Sometimes the Mario homages are more blatant.
In the first world, the time mechanic simply allows Tim to complete some challenges and puzzles that would be infuriatingly difficult without it, like a blind leap into a pit with strategically-placed spikes. But in subsequent worlds, things get more interesting as more mechanics are added. Objects and characters that glow with green magic are unaffected by Tim's temporal meddling, moving normally as he is freezing or rewinding time. In one world Tim gains a shadow that repeats whatever actions Tim just rewound, allowing you to partner with yourself to solve some puzzles. In a particularly memorable world, the passage of time is directly tied to Tim's position; moving forward advances time, moving backward rewinds it.

One of the more action-packed levels.
Hopefully you can imagine the kind of brilliant, elegant, and diabolical puzzles this allows for. Beyond that, the gameplay is very simple: collect puzzle pieces and rescue the princess. But the time mechanic is so engrossing, so well-executed that the game doesn't need to consist of much else. Pictured below is my favorite puzzle: it took me around half an hour to figure out the simple solution for the first time.

One key, two locked is Tim going to get this puzzle piece?
Beyond the basic gameplay, there is plenty more to enjoy about Braid. The plot is minimal and unobstrusive, but surprisingly well thought-out. Books at the start of each world tell the nonlinear story somewhat cryptically, tying it in with whatever time mechanic is being introduced in that world. Other clues are filled in by the puzzle you assemble from each world's collectible pieces. As you progress, it draws you deeper, leading you to the possibility that the "princess" is more than just a literal damsel-in-distress... I won't spoil the ending, but it is a brilliant twist made possible only by the time mechanic, exemplifying the deep intertwining of gameplay and plot that Braid demonstrates (to say nothing of the secret ending...).

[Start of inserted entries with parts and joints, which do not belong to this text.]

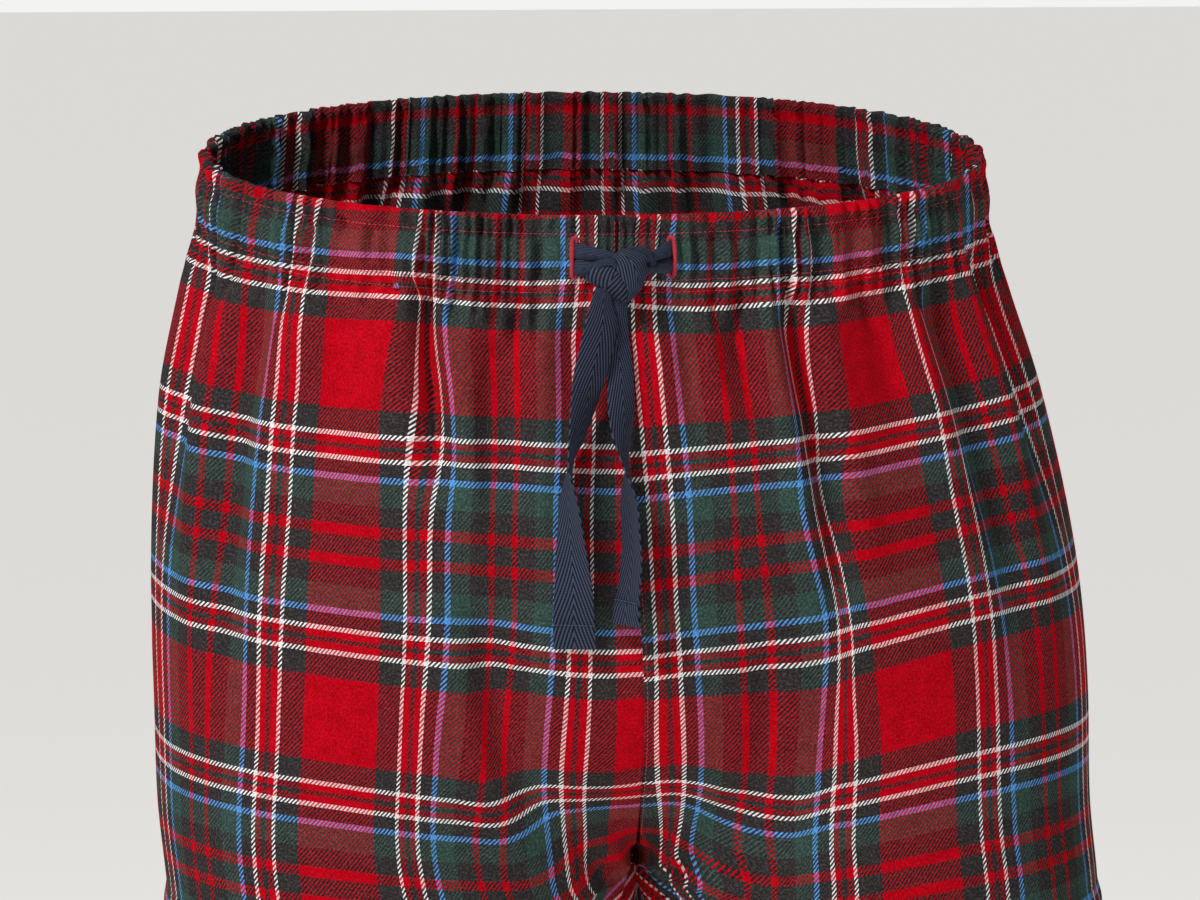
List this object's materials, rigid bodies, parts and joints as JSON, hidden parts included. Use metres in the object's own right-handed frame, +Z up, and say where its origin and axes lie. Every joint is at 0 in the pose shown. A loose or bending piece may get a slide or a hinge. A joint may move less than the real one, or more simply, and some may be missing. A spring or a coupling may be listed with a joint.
{
  "type": "pyjama trousers",
  "caption": "Checked brushed-cotton pyjama trousers, worn and hollow, with a gathered elastic waist and a knotted tape drawcord; two straight legs, open at the waist and hems.",
  "frame": {"origin": "the middle of the waist opening, where the wearer holds the trousers up", "axes": "+Z up out of the waist; the front of the trousers faces -Y; the wearer's left side is at +X"},
  "size_m": [0.4445, 0.2849, 1.0694],
  "materials": {
    "brushed_cotton_check": "brushed twill flannel in a red, charcoal, green, blue and white tartan",
    "cotton_tape": "navy herringbone tape, matt",
    "sewing_thread": "red polyester thread with a slight sheen"
  },
  "bodies": {
    "root": {"waist_casing": "brushed_cotton_check", "front_left": "brushed_cotton_check", "front_right": "brushed_cotton_check", "back_left": "brushed_cotton_check", "back_right": "brushed_cotton_check", "tape_knot": "cotton_tape", "tape_run_left": "cotton_tape", "tape_run_right": "cotton_tape", "tape_tail_left": "cotton_tape", "tape_tail_right": "cotton_tape"}
  },
  "joints": []
}
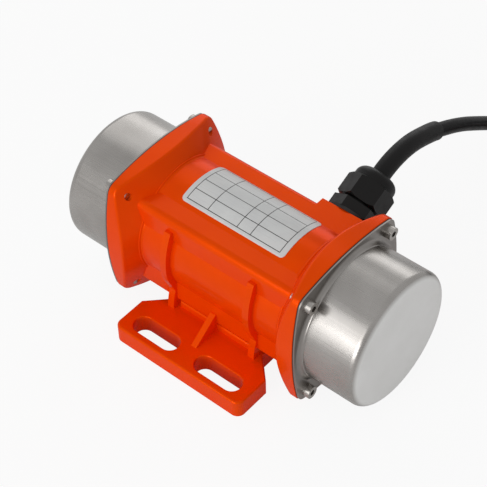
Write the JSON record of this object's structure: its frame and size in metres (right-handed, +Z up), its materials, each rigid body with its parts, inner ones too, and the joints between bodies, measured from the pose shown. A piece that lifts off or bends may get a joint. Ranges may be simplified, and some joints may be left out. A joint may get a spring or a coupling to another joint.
{
  "type": "vibration motor",
  "caption": "Cylindrical vibration motor on a slotted foot, with steel end caps over adjustable eccentric weights, a ribbed casting and a cable gland with its lead.",
  "frame": {"origin": "middle of the foot on its underside", "axes": "+Z up, X along the shaft with the gland end at +X, +Y towards the gland side"},
  "size_m": [0.2312, 0.3567, 0.0852],
  "materials": {
    "orange_paint": "gloss orange enamel",
    "stainless": "satin deep-drawn stainless",
    "gasket_rubber": "matt",
    "zinc_steel": "bright zinc",
    "cast_alloy": "as cast",
    "bearing_steel": "ground",
    "seal_rubber": "matt",
    "machined_steel": "machined",
    "ferrite": "sintered",
    "lamination": "stacked sheet",
    "copper": "enamelled copper",
    "moulded_board": "moulded",
    "carbon": "graphite",
    "black_nylon": "satin moulded nylon",
    "sleeve_rubber": "satin",
    "cable_sheath": "satin"
  },
  "bodies": {
    "housing": {"brush_holder": "moulded_board", "brush_holder_screws": "zinc_steel", "brush_springs": "zinc_steel", "brushes": "carbon", "cable": "cable_sheath", "cable_coil": "cable_sheath", "cable_entry": "cable_sheath", "cable_sleeve": "sleeve_rubber", "coil_tie": "black_nylon", "field_magnets": "ferrite", "gland_body": "black_nylon", "gland_nut": "black_nylon", "gland_seal": "seal_rubber", "gland_washer": "seal_rubber", "housing": "orange_paint", "left_bearing_outer_ring": "bearing_steel", "left_bearing_seals": "seal_rubber", "left_cover": "stainless", "left_cover_gasket": "gasket_rubber", "left_cover_screws": "zinc_steel", "left_end_shield": "cast_alloy", "left_shield_screws": "zinc_steel", "motor_leads": "copper", "right_bearing_outer_ring": "bearing_steel", "right_bearing_seals": "seal_rubber", "right_cover": "stainless", "right_cover_gasket": "gasket_rubber", "right_cover_screws": "zinc_steel", "right_end_shield": "cast_alloy", "right_shield_screws": "zinc_steel", "stator_yoke": "machined_steel", "wire_ends": "copper"},
    "rotor": {"armature_core": "lamination", "armature_winding": "copper", "commutator": "copper", "left_bearing_balls": "bearing_steel", "left_bearing_inner_ring": "bearing_steel", "left_fixed_weight": "machined_steel", "left_fixed_weight_screw": "zinc_steel", "left_spacer": "machined_steel", "right_bearing_balls": "bearing_steel", "right_bearing_inner_ring": "bearing_steel", "right_fixed_weight": "machined_steel", "right_fixed_weight_screw": "zinc_steel", "right_spacer": "machined_steel", "shaft": "machined_steel"},
    "left_adjustable_weight": {"left_adjustable_weight": "machined_steel", "left_adjustable_weight_screw": "zinc_steel"},
    "right_adjustable_weight": {"right_adjustable_weight": "machined_steel", "right_adjustable_weight_screw": "zinc_steel"}
  },
  "joints": [
    {"name": "rotor_spin", "type": "hinge", "parent": "housing", "child": "rotor", "pos_m": [0, 0, 0.0435], "axis": [1, 0, 0], "continuous": true},
    {"name": "left_weight_adjust", "type": "hinge", "parent": "rotor", "child": "left_adjustable_weight", "pos_m": [-0.0863, 0, 0.0435], "axis": [1, 0, 0], "range_deg": [0, 180]},
    {"name": "right_weight_adjust", "type": "hinge", "parent": "rotor", "child": "right_adjustable_weight", "pos_m": [0.0863, 0, 0.0435], "axis": [1, 0, 0], "range_deg": [0, 180]}
  ]
}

It gets much deeper from here.
The more artistic parts of Braid are what really complete it as an aesthetically fulfilling game. The game's licensed soundtrack is soft, beautiful, and pensive. As you rewind, freeze, or fast-forward time, the music stops or changes its speed accordingly, giving you satisfying audible feedback for your actions; there are also similar visual cues. The visuals are absolutely gorgeous, as the previous screenshots have shown; the game is vibrantly illustrated like a storybook brought to life, and each world has a distinctive visual theme. Mechanics, plot, and eye/ear candy all fit together incredibly well to create a game that is surprisingly emotive and immersive for being so short and two-dimensional.

The screen you are treated to at startup. A burning city never looked more beautiful...
Braid is only $10 on Steam, barring any sales.